Abstract

In order to avoid the curse of dimensionality, frequently encountered in big data analysis, there has been vast development in the field of linear and nonlinear dimension reduction techniques in recent years. These techniques (sometimes referred to as manifold learning) assume that the scattered input data is lying on a lower-dimensional manifold; thus the high dimensionality problem can be overcome by learning the lower dimensionality behavior. However, in real-life applications, data is often very noisy. In this work, we propose a method to approximate $$\mathcal {M}$$ a d-dimensional $$C^{m+1}$$ smooth submanifold of $$\mathbb {R}^n$$ ( $$d \ll n$$ ) based upon noisy scattered data points (i.e., a data cloud). We assume that the data points are located “near” the lower-dimensional manifold and suggest a nonlinear moving least-squares projection on an approximating d-dimensional manifold. Under some mild assumptions, the resulting approximant is shown to be infinitely smooth and of high approximation order (i.e., $$\mathcal {O}(h^{m+1})$$ , where h is the fill distance and m is the degree of the local polynomial approximation).
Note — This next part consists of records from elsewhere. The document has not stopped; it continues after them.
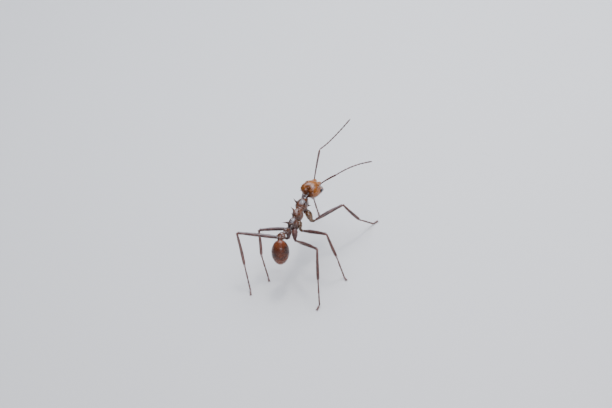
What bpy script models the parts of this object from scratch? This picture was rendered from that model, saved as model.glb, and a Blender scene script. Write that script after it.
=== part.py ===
"""Leafcutter ant, a foraging worker, as a still life-size model on its six feet.

World axes: the ant faces -Y, its left side is +X, and the floor is z = 0.
Body pieces are shaped in local frames with x to the left, y to the rear and z to the back (dorsal side).
"""

import math

import bmesh
import bpy
from mathutils import Matrix, Vector

MM = 0.001
GAP = 0.03                 # clearance between touching pieces
SLIVER = 0.004             # corners nearer than this after a cut become one
TUBE_RESOLUTION = 2        # a leg or feeler tube has 2 * (this + 2) sides

# Stance: the trunk's middle, how far trunk and head tip from level, and the head's lean to its right
SHIFT = Vector((0.366, 1.390, 0.0))    # sets the middle of the whole footprint on the origin
TRUNK_HEIGHT = 4.8
TRUNK_PITCH = math.radians(12)
HEAD_PITCH = math.radians(-26)
HEAD_ROLL = math.radians(15)

# Head
HEAD_CENTRE = Vector((-0.08, -2.83, 0.05))
HEAD_HALF = Vector((0.93, 0.95, 0.80))
HEAD_BOXINESS = 2.5
OCCIPUT_NOTCH = 0.30
EYE_RADIUS = 0.17
MANDIBLE_TEETH = 6
MANDIBLE_THICKNESS = 0.30

# Feelers
FEELER_RADIUS = 0.25

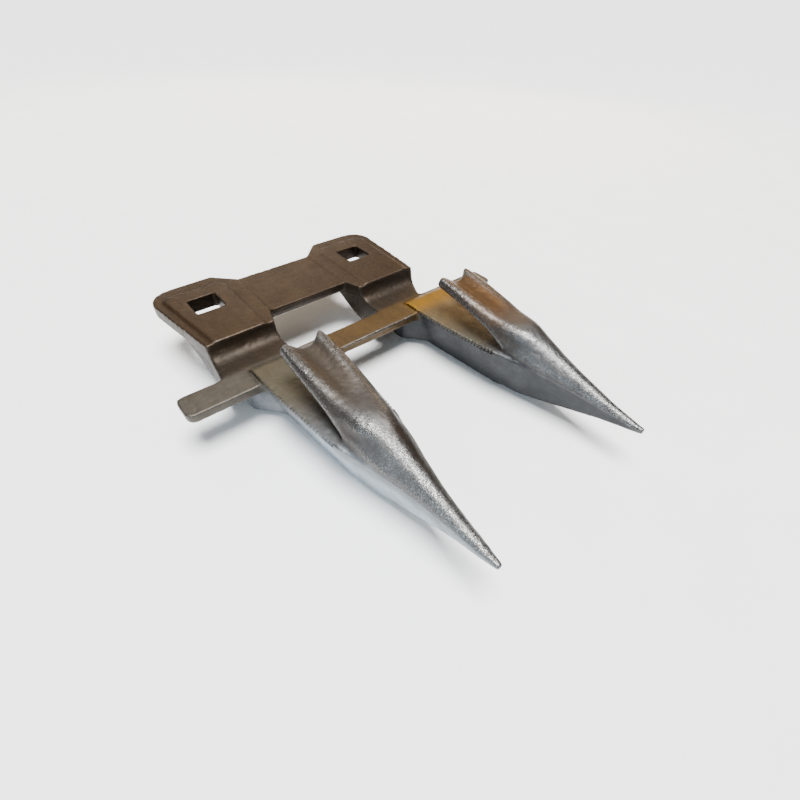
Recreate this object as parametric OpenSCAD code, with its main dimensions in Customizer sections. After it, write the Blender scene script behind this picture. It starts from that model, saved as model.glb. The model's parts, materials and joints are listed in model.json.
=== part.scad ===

The method presented here assumes no analytic knowledge of the approximated manifold and the approximation algorithm is linear in the large dimension n. Furthermore, the approximating manifold can serve as a framework to perform operations directly on the high-dimensional data in a computationally efficient manner. This way, the preparatory step of dimension reduction, which induces distortions to the data, can be avoided altogether.